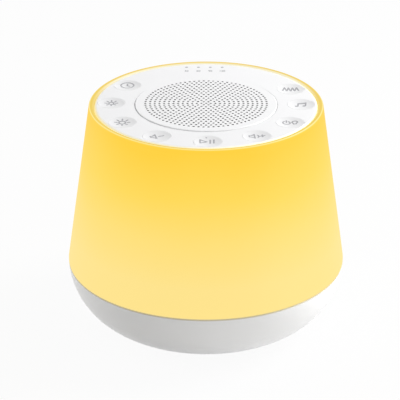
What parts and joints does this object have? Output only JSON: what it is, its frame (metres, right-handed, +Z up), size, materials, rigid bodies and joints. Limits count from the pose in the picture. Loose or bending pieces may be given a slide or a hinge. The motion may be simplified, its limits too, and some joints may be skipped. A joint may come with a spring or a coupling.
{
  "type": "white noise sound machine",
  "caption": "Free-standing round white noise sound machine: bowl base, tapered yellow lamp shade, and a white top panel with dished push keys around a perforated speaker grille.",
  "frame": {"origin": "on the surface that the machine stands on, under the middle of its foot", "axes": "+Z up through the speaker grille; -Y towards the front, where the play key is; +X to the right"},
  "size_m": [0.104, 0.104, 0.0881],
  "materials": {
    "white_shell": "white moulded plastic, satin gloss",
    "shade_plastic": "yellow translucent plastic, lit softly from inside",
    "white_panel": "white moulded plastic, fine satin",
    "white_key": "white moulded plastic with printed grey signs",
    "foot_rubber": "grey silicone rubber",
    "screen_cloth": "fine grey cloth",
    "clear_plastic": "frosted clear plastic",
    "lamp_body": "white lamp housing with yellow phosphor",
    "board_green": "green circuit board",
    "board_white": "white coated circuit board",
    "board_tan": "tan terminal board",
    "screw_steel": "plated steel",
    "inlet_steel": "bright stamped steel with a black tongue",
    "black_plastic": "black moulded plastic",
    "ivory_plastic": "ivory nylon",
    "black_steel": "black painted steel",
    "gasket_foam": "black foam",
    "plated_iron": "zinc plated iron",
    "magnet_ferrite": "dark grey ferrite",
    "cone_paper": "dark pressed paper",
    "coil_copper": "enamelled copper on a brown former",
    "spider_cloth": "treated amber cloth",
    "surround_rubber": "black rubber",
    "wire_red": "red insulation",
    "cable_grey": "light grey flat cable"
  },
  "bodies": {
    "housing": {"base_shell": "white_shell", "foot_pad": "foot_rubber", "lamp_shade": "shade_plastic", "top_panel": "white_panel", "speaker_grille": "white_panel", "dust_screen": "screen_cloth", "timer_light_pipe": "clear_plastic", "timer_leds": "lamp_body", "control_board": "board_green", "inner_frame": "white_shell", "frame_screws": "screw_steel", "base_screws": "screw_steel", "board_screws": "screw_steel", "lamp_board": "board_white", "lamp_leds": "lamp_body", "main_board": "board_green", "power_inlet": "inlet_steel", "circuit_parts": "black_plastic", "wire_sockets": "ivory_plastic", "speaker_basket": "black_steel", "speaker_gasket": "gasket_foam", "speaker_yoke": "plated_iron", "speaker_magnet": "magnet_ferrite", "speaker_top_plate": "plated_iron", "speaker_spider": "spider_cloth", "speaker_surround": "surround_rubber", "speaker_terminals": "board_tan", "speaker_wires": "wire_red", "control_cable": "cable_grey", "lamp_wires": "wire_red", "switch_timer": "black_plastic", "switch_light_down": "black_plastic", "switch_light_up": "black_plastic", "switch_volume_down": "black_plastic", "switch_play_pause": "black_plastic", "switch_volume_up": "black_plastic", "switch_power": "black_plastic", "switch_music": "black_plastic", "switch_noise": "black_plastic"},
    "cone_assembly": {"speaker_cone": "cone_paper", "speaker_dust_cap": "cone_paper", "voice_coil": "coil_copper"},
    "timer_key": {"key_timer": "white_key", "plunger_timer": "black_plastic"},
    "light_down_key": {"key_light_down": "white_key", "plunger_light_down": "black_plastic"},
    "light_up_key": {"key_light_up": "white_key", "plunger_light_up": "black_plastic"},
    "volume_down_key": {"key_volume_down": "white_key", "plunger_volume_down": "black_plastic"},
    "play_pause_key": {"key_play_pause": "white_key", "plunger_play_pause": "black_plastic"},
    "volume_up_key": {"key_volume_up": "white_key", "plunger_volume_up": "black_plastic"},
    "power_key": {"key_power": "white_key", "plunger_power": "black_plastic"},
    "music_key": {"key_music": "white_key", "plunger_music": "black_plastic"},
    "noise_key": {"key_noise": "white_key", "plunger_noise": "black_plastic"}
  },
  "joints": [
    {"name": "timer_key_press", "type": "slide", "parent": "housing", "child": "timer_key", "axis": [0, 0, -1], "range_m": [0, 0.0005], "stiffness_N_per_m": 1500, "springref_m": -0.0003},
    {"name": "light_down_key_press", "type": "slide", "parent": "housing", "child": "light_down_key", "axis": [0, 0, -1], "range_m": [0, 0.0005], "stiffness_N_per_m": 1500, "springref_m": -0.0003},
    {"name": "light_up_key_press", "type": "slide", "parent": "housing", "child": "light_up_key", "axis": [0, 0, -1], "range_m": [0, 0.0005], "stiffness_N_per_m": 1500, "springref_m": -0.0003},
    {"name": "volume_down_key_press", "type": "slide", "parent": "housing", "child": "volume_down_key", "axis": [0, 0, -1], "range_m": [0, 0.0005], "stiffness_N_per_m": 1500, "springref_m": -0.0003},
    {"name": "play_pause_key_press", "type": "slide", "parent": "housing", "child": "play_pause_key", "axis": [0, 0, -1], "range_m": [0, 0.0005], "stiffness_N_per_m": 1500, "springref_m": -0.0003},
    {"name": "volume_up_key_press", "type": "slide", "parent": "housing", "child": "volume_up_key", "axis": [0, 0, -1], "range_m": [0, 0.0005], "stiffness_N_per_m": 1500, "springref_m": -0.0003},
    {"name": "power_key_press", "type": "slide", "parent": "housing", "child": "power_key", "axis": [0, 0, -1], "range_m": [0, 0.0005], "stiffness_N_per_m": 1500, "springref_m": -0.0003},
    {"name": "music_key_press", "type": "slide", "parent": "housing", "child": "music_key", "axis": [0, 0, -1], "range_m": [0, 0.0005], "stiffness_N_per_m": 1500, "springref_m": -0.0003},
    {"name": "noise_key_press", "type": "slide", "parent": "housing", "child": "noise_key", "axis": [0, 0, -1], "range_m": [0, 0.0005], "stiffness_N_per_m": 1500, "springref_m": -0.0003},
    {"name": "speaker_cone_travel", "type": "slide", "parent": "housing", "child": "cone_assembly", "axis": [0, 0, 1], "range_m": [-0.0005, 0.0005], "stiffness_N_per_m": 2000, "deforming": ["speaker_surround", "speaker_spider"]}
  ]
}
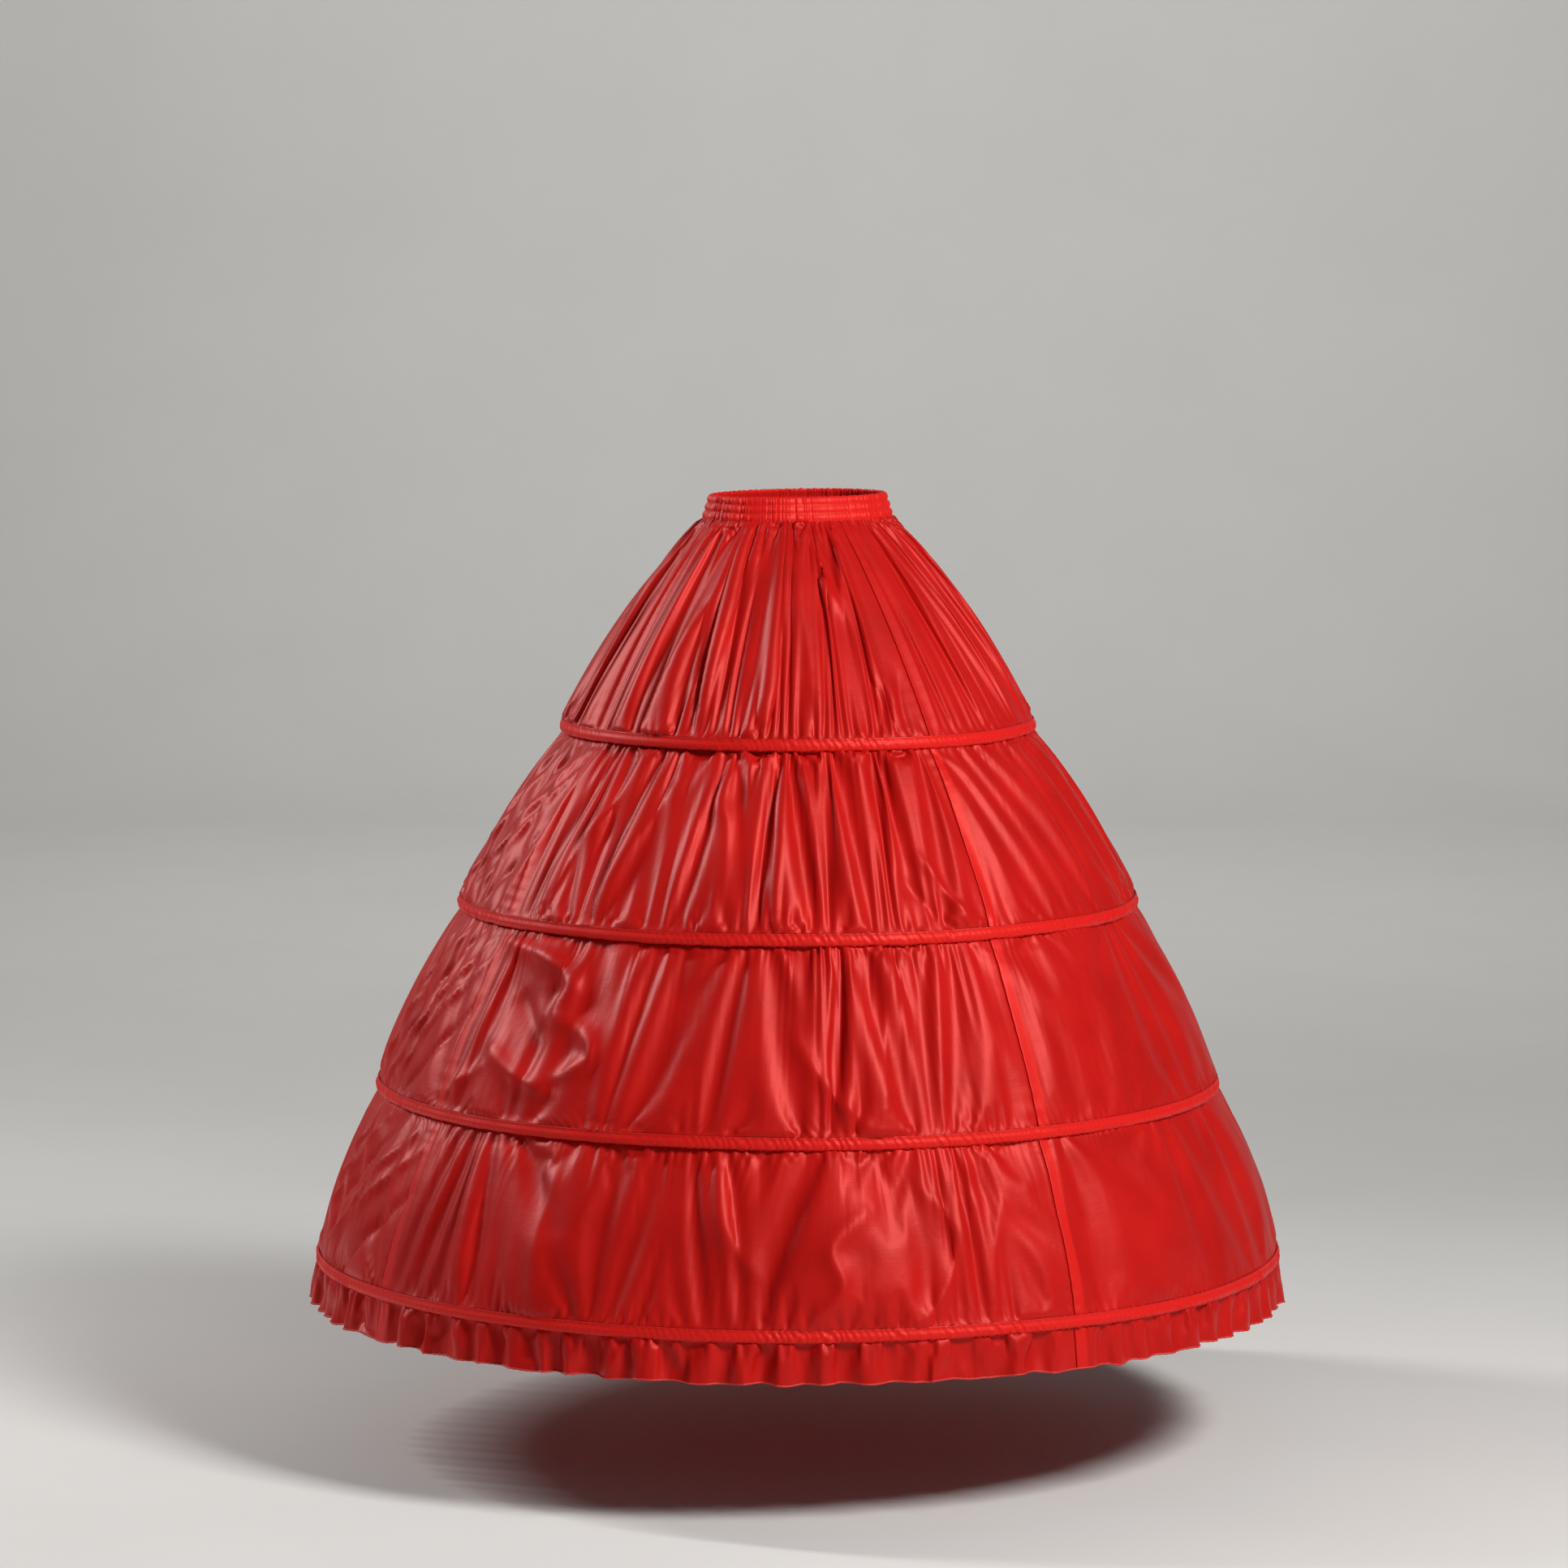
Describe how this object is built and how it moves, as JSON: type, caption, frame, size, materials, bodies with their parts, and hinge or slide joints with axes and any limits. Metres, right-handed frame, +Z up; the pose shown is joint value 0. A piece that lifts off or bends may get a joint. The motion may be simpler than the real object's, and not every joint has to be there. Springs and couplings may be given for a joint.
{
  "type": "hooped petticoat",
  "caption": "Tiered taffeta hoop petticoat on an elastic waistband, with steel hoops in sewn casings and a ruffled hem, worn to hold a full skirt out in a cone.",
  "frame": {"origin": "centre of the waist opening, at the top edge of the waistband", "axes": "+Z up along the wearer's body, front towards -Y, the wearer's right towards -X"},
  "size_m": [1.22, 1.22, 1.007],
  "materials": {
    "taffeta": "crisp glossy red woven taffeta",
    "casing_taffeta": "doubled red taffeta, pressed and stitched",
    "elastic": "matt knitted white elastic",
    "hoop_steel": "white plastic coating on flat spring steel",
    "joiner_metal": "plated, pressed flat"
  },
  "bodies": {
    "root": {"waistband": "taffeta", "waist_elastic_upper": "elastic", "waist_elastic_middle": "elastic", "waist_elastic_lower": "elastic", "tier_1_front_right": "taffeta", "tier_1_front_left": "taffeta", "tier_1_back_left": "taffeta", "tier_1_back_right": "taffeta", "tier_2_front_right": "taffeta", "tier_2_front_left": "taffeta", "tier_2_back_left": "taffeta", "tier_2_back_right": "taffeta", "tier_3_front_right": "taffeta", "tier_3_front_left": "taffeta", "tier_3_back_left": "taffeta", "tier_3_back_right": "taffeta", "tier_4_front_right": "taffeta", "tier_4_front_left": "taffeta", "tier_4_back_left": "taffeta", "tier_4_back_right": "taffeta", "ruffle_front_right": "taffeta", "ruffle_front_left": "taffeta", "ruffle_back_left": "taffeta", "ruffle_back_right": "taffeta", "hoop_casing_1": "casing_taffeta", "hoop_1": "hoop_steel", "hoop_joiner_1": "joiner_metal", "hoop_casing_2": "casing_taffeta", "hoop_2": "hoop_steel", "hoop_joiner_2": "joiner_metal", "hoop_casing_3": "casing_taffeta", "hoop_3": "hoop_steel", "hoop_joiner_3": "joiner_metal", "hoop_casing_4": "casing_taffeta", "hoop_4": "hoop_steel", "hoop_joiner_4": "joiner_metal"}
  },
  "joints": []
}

--*--

**DIRECTIVE**
Filter lines by "materials" and return each hit.

**ANSWER FOR THIS EXERCISE**
What parts and joints does this object have? Output only JSON: what it is, its frame (metres, right-handed, +Z up), size, materials, rigid bodies and joints. Limits count from the pose in the picture. Loose or bending pieces may be given a slide or a hinge. The motion may be simplified, its limits too, and some joints may be skipped. A joint may come with a spring or a coupling.
  "materials": {
Describe how this object is built and how it moves, as JSON: type, caption, frame, size, materials, bodies with their parts, and hinge or slide joints with axes and any limits. Metres, right-handed frame, +Z up; the pose shown is joint value 0. A piece that lifts off or bends may get a joint. The motion may be simpler than the real object's, and not every joint has to be there. Springs and couplings may be given for a joint.
  "materials": {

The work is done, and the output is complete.